Abstract

Regional and temporal patterns of the expression of basic fibroblast growth factor (bFGF), and two of its high affinity receptors (FGFR1 and FGFR2), were examined in the male rat brain during early postnatal development; the reverse transcription-polymerase chain reaction (RT-PCR) was used to obtain mRNA measurements which were expressed relative to mRNA for GAPDH as a constant. In the rat cerebrum, the mRNAs for bFGF and for FGFR2 were relatively low in amount within the first postnatal week, but by 28 days, they were as high as in the 1-year-old rat cerebrum. In contrast, the expression of FGFR1 was biphasic: mRNA levels were higher at postnatal days 1 and 28 than at day 21. Quantitation of mRNA from microdissected regions of 28-day-old rat brain revealed that the expression of bFGF and of FGFR2 showed a marked variation between regions but the expression of FGFR1 appeared less variable between the regions that were analyzed.

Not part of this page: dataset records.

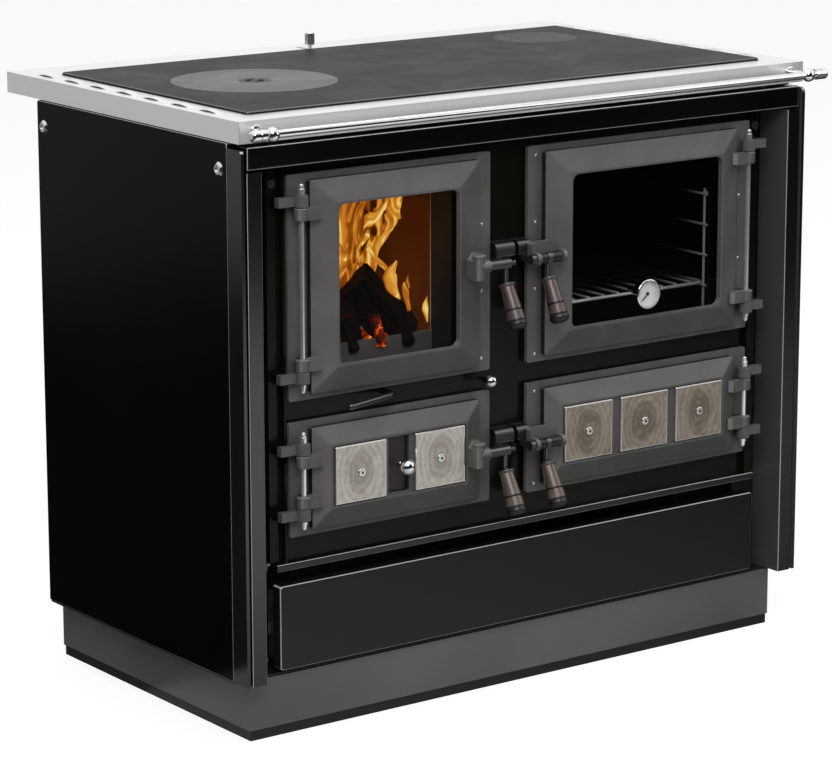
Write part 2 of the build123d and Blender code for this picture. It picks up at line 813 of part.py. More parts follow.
def make_hob_plate():
    hx = half_width - border_side - plate_gap
    y0 = hob_front + border_front + plate_gap
    y1 = hob_back - border_back - plate_gap
    plate = block(-hx, hx, y0, y1, plate_under, plate_surface)
    plate = fillet(plate.edges().filter_by(Axis.Z), plate_corner)
    plate = chamfer(plate.faces().sort_by(Axis.Z)[-1].edges(), plate_chamfer)
    plate -= disc_hole(ring_x, ring_y, ring_diameter, plate_surface)
    plate -= disc_hole(flue_cover_x, flue_cover_y, flue_cover_diameter, plate_surface)
    return plate


def make_ring_cover():
    cover = disc_cover(ring_x, ring_y, ring_diameter, plate_surface)
    return cover - disc_hole(ring_x, ring_y, lid_diameter, plate_surface)


def make_ring_lid():
    """Small centre lid with a dish, and a bar across it for the lifter."""
    lid = disc_cover(ring_x, ring_y, lid_diameter, plate_surface)
    dish_diameter = lid_diameter - 2 * lid_dish_rim
    dish = rod_z(ring_x, ring_y, plate_surface - lid_dish_depth, plate_surface + 1,
                 dish_diameter)
    bar = Pos(ring_x, ring_y, plate_surface) * Rot(0, 0, lid_bar_turn)
    bar *= Box(dish_diameter + 2, lid_bar_width, 2 * lid_dish_depth)
    return lid - (dish - bar)


def make_flue_cover():
    return disc_cover(flue_cover_x, flue_cover_y, flue_cover_diameter, plate_surface)


def make_front_rail():
    tube = rod_x(-rail_ball_x, rail_ball_x, rail_y, rail_z, rail_diameter)
    left = Pos(-rail_ball_x, rail_y, rail_z) * Sphere(rail_ball_diameter / 2)
    left += rod_y(-rail_ball_x, rail_y, hob_front, rail_z, rail_post_diameter)
    rosette = rod_y(-rail_ball_x, hob_front - rail_rosette_thick, hob_front, rail_z,
                    rail_rosette_diameter)
    left += fillet(rosette.edges().sort_by(Axis.Y)[0], rail_rosette_round)
    inner = -rail_ball_x - rail_ball_diameter / 2 - rail_neck
    left += rod_x(inner - 1, -rail_ball_x, rail_y, rail_z, rail_post_diameter)
    finial = rod_x(inner - rail_finial_length, inner, rail_y, rail_z, rail_finial_diameter)
    finial = fillet(finial.edges().sort_by(Axis.X)[0], rail_finial_round)
    groove_x = inner - rail_groove_set
    band = rod_x(groove_x - rail_groove_width, groove_x, rail_y, rail_z,
                 rail_finial_diameter + 2)
    band -= rod_x(groove_x - rail_groove_width - 1, groove_x + 1, rail_y, rail_z,
                  rail_finial_diameter - 2 * rail_groove_depth)
    left += finial - band
    return tube + left + mirrored(left)


# ---------------------------------------------------------------- firebox and grate
grate_middle = (fire_inner_left + fire_inner_right) / 2
grate_well_back = grate_well_length / 2
shaker_bar_y = -60.0


def hob_frame_notch(x0, x1):
    """Room for the ledge of the hob frame at the front of a shell."""
    return block(x0 - 1, x1 + 1, plate_back - 1, hob_front + border_front + plate_ledge,
                 hob_under, hob_height)


def make_firebox_shell():
    """Welded box from the drawer bay to the hob plate, with ash space below the grate."""
    x0, x1 = fire_inner_left, fire_inner_right
    w = fire_wall
    z0 = bay_top + bay_top_thick
    top = plate_under
    shell = block(x0 - w, x1 + w, plate_back, fire_back + w, z0, top)
    shell -= block(x0, x1, plate_back + w, fire_back, z0 + w, top + 1)
    for opening in (fire_opening, ash_opening):
        ox0, ox1, oz0, oz1 = opening
        shell -= block(ox0, ox1, plate_back - 1, plate_back + w + 1, oz0, oz1)
    slot_top = top - gas_slot_drop
    shell -= block(x1 - 1, x1 + w + 1, plate_back + gas_slot_front, fire_back - gas_slot_back,
                   slot_top - gas_slot_height, slot_top)
    rod_y0 = shaker_bar_y - shaker_travel - shaker_rod_diameter
    shell -= block(x1 - 1, x1 + w + 1, rod_y0, shaker_bar_y + shaker_rod_diameter,
                   shaker_z - shaker_rod_diameter, shaker_z + shaker_rod_diameter)
    shell -= rod_y(lever_x, plate_back - 1, plate_back + w + 1, lever_z,
                   lever_diameter + 2 * lever_hole_play)
    ledge_z = grate_top - grate_thick
    for a, b in ((x0, x0 + grate_ledge), (x1 - grate_ledge, x1)):
        shell += block(a, b, plate_back + w, fire_back, ledge_z - w, ledge_z)
    jamb = fire_jamb()
    shell += jamb
    shell += mirror(jamb, about=Plane.YZ.offset(grate_middle))
    return shell - hob_frame_notch(x0 - w, x1 + w)


def fire_jamb():
    """Left steel jamb: a channel between the doorway and the bricks, flush with them."""
    x0, x1 = fire_inner_left, fire_inner_left + brick_thick
    y0 = plate_back + fire_wall
    y1 = y0 + jamb_depth
    top = fire_opening[3] + jamb_wall
    jamb = block(x0, x1, y0, y1, grate_top, top)
    return jamb - block(x0 - 1, x1 - jamb_wall, y0 + jamb_wall, y1 - jamb_wall,
                        grate_top - 1, top + 1)


def brick_row(x0, x1, y0, y1):
    brick = block(x0, x1, y0, y1, grate_top, brick_top)
    return chamfer(brick.edges().filter_by(Axis.Z), brick_chamfer)


def make_firebricks():
    """Fireclay slabs: three along each side and two across the back."""
    y0 = plate_back + fire_wall + jamb_depth + jamb_gap
    y1 = fire_back
    length = (y1 - brick_thick - y0) / brick_rows
    bricks = []
    for n in range(brick_rows):
        a = y0 + n * length
        b = a + length - brick_joint
        bricks.append(brick_row(fire_inner_left, fire_inner_left + brick_thick, a, b))
        bricks.append(brick_row(fire_inner_right - brick_thick, fire_inner_right, a, b))
    middle = (fire_inner_left + fire_inner_right) / 2
    bricks.append(brick_row(fire_inner_left, middle - brick_joint / 2, y1 - brick_thick, y1))
    bricks.append(brick_row(middle + brick_joint / 2, fire_inner_right, y1 - brick_thick, y1))
    return bricks


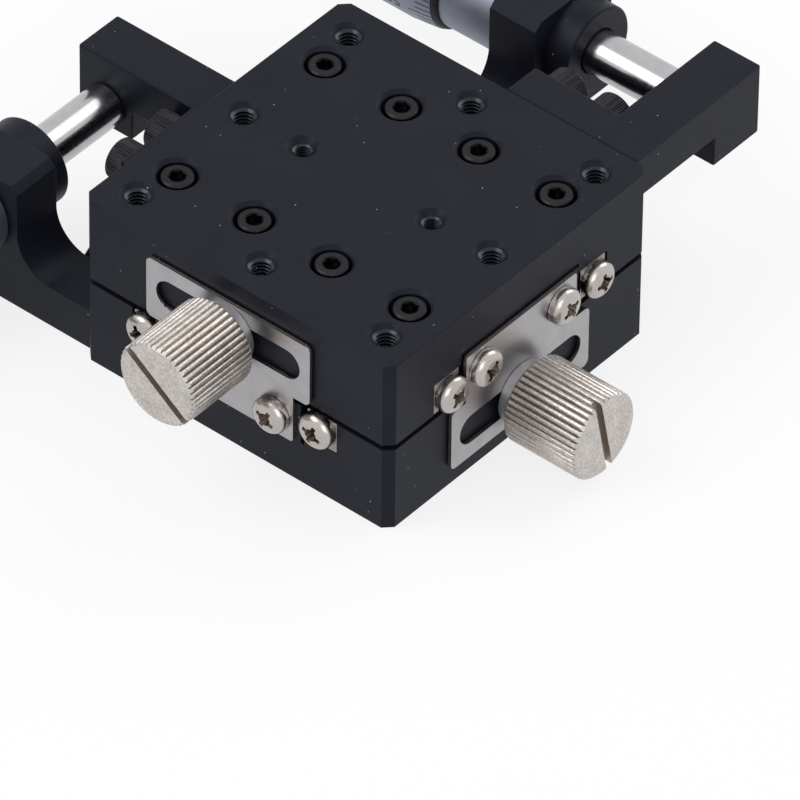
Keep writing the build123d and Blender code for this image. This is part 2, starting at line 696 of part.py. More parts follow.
def lock_knob(slot_angle):
    """Knurled knob with a screwdriver slot."""
    start, end = WASHER_START + WASHER_THICK + SLIDE_FIT, WASHER_START + WASHER_THICK + KNOB_LENGTH
    long, radius, hole, cut = end - start, KNOB_RADIUS, M4_RADIUS, KNOB_CHAMFER
    points = [(0, hole), (0, radius - cut), (cut, radius), (long - cut, radius), (long, radius - cut)]
    points += [(long, 0), (7.0, 0), (7.0, hole)]
    knob = turned(points, (0, 0, 0), (0, 0, 1)) & knurled(radius, KNURL_DEPTH, KNOB_RIDGES, long)
    slot = Pos(0, 0, long) * Rot(0, 0, slot_angle) * Box(3 * radius, KNOB_SLOT_WIDTH, 2 * KNOB_SLOT_DEPTH)
    frame = Plane(origin=(LOCK_X, -HALF - start, LOCK_Z), x_dir=(1, 0, 0), z_dir=(0, -1, 0))
    return frame * (knob - slot)


def lock_stud():
    """Stud that screws into the body and carries the knob."""
    outside = WASHER_START + WASHER_THICK + 6.5
    return rod(M4_RADIUS - SCREW_FIT, STUD_GRIP + outside, (LOCK_X, -HALF + STUD_GRIP, LOCK_Z), (0, -1, 0))


def each(turn, shapes):
    """Turn every piece of a group."""
    return [turn(shape) for shape in shapes]


def write_slide(axis, turn, heading, slot_angle):
    """Write the pieces that both slides share. turn puts a piece drawn in the upper slide in its place."""
    save(f"{axis}_outer_rails", *each(turn, [outer_rail(side) for side in SIDES]))
    save(f"{axis}_outer_rail_screws", *each(turn, rail_screws()))
    save(f"{axis}_rail_end_screws", *each(turn, rail_end_screws()))
    save(f"{axis}_preload_screws", *each(turn, preload_screws()))
    save(f"{axis}_inner_rails", *each(turn, [inner_rail(side) for side in SIDES]))
    save(f"{axis}_inner_rail_screws", *each(turn, inner_rail_screws()))
    save(f"{axis}_roller_cages", *each(turn, cages()))
    save(f"{axis}_rollers", *each(turn, rollers()))
    body_pin, middle_pin = spring_pins(heading)
    save(f"{axis}_spring_body_pin", turn(body_pin))
    save(f"{axis}_spring_middle_pin", turn(middle_pin))
    save(f"{axis}_return_spring", turn(return_spring(heading)))
    save(f"{axis}_lock_plate", turn(lock_plate()))
    save(f"{axis}_lock_plate_screws", *each(turn, lock_plate_screws()))
    save(f"{axis}_lock_collar", turn(lock_collar()))
    save(f"{axis}_lock_washer", turn(lock_washer()))
    save(f"{axis}_lock_knob", turn(lock_knob(slot_angle)))
    save(f"{axis}_lock_stud", turn(lock_stud()))


def write_drive(axis, turn, drive):
    """Write one micrometer drive. turn puts a piece drawn along X in its place."""
    anvil_screws = bracket_screws(drive.anvil_mount, *anvil_screw_places(drive))
    holder_screws = bracket_screws(drive.holder_mount, *holder_screw_places(drive))
    save(f"{axis}_anvil", turn(anvil(drive)))
    save(f"{axis}_anvil_screws", *each(turn, anvil_screws))
    save(f"{axis}_micrometer_holder", turn(holder(drive)))
    save(f"{axis}_holder_screws", *each(turn, holder_screws))
    save(f"{axis}_sleeve", turn(sleeve(drive)))
    save(f"{axis}_clamp_nut", turn(clamp_nut(drive)))
    save(f"{axis}_spindle", turn(spindle(drive)))
    save(f"{axis}_thimble", turn(thimble(drive)))
    save(f"{axis}_wiper_ring", turn(wiper_ring(drive)))
    save(f"{axis}_lead_screw", turn(lead_screw(drive)))
    save(f"{axis}_ratchet", turn(ratchet(drive)))


save("base_body", base_body())
save("middle_block", middle_block())
save("top_body", top_body())
write_slide("x", lambda shape: shape, 1, X_KNOB_SLOT_ANGLE)
write_slide("y", to_base, -1, Y_KNOB_SLOT_ANGLE)
write_drive("x", lambda shape: shape, X_DRIVE)
write_drive("y", quarter, Y_DRIVE)
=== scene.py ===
"""XY linear stage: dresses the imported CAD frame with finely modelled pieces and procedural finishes.

Every piece is drawn in millimetres as if it belonged to the upper slide or to the X drive. Its layout then
puts it in its place in the row frame, because the lower slide is the upper one turned over, set along Y.
"""

import itertools
import logging
import math
from contextlib import contextmanager
from dataclasses import dataclass
from enum import Enum
from typing import Callable, Iterable, Iterator, Sequence

import bpy
from mathutils import Matrix, Vector


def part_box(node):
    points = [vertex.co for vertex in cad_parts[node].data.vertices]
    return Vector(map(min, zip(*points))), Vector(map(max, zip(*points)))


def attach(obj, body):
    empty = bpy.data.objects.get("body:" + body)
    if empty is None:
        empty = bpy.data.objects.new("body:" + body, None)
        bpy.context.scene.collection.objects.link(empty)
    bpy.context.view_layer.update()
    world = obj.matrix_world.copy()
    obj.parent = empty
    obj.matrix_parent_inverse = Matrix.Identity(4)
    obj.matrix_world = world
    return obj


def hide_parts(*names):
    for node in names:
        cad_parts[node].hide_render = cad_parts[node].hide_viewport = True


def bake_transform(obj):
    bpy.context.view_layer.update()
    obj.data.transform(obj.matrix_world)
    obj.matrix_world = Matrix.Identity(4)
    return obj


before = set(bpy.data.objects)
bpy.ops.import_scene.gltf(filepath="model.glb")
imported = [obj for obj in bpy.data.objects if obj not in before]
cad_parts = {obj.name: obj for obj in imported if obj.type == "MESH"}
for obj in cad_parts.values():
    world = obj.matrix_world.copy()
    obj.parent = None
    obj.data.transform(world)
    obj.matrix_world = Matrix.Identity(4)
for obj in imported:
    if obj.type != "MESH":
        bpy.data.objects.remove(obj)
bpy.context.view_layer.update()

MM = 0.001
Profile = Sequence[tuple[float, float]]
Socket = bpy.types.NodeSocket
Piece = bpy.types.Object
Element = bpy.types.MeshVertex | bpy.types.MeshEdge | bpy.types.MeshPolygon
Triple = tuple[float, float, float]
log = logging.getLogger("xy_stage")


class Lay(Enum):
    """Direction that a machined surface's marks run along, or turn about."""

    NONE = None
    X = 0
    Y = 1

    def cells(self, along: float, across: float) -> Triple:
        """Cells for each millimetre in X, Y and Z, with a count of its own along the lay."""
        return tuple(along if axis == self.value else across for axis in range(3))


# Finishes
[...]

For all three genes the hippocampus appeared to have high relative amounts of mRNA. The temporal patterns of expression of bFGF, FGFR1 and FGFR2 also differed with brain region during early postnatal development. In the occipital cortex and inferior colliculus, the mRNAs for bFGF and FGFR2 both increased in amount during the first month, unlike that for FGFR1. However, in the cerebellum, the highest expression of bFGF and FGFR1 mRNAs occurred at postnatal day 1; FGFR2 expression apparently showed less change with age. The temporal changes in bFGF, FGFR1 and FGFR2 expression in different brain regions during early postnatal development suggest that receptor regulation may permit different physiological effects of bFGF according to brain region and developmental age.